The Energy Department and Nuclear Waste Partnership on Thursday will host the next Waste Isolation Pilot Plant (WIPP) town hall meeting in Carlsbad, N.M., only a week after the agency provided more details about which sites will be first to ship transuranic waste to the deep-underground disposal facility.
The webcast meeting is slated to begin at 7:30 p.m. Eastern time.
The Oak Ridge Site and Los Alamos National Laboratory would be the last of five sites to ship transuranic waste to WIPP in the next 11 months, Todd Shrader, manager of DOE’s Carlsbad Field Office and top-ranking agency official at WIPP, said last week at the annual Waste Management Symposium in Phoenix.

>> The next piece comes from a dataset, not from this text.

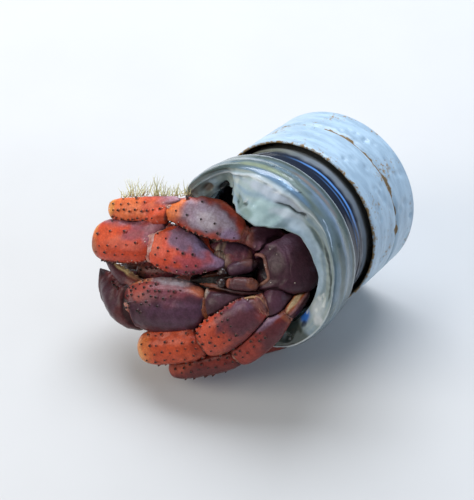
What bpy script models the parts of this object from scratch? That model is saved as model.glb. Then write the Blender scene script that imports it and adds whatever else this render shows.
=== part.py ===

WIPP, which reopened in late December after a nearly three-year pause in operations following an underground radiation release in 2014, will start accepting shipments from across the DOE complex in April. The first three facilities to ship will be: the privately owned Waste Control Specialists in Andrews County, Texas; DOE’s Idaho Site; and the Savannah River Site.
Also last week in Phoenix, Shrader said DOE has given up on salvaging what is left of WIPP’s Panel 4 disposal area after a cave-in there in November. Previously, the agency and its contractor had held out hope the football-field-sized room could be salvageable.
Items to watch for at the Thursday meeting include: updates on the agency’s progress in upgrading WIPP’s underground ventilation system.
Agency officials teased a possible update on social media Monday.
Subcontractors support test activities for a new ventilation shaft at WIPP. Go to @WIPPNews for more information.
— DOE WIPP (@WIPPNEWS) March 13, 2017
An entirely new ventilation system will cost $270 million to $400 million and come online no earlier than next decade, DOE and Nuclear Waste Partnership estimate.
Also watch for WIPP officials to discuss their complex-wide efforts to deal with transuranic waste containing oxidizing chemicals that are potential fire-starters. WIPP’s strict new waste acceptance criteria, approved last summer, prohibits placing such chemicals underground at the mine. DOE’s National Transuranic Waste Program is helping waste generator sites across the complex deal with old transuranic waste shipments that might contain such chemicals.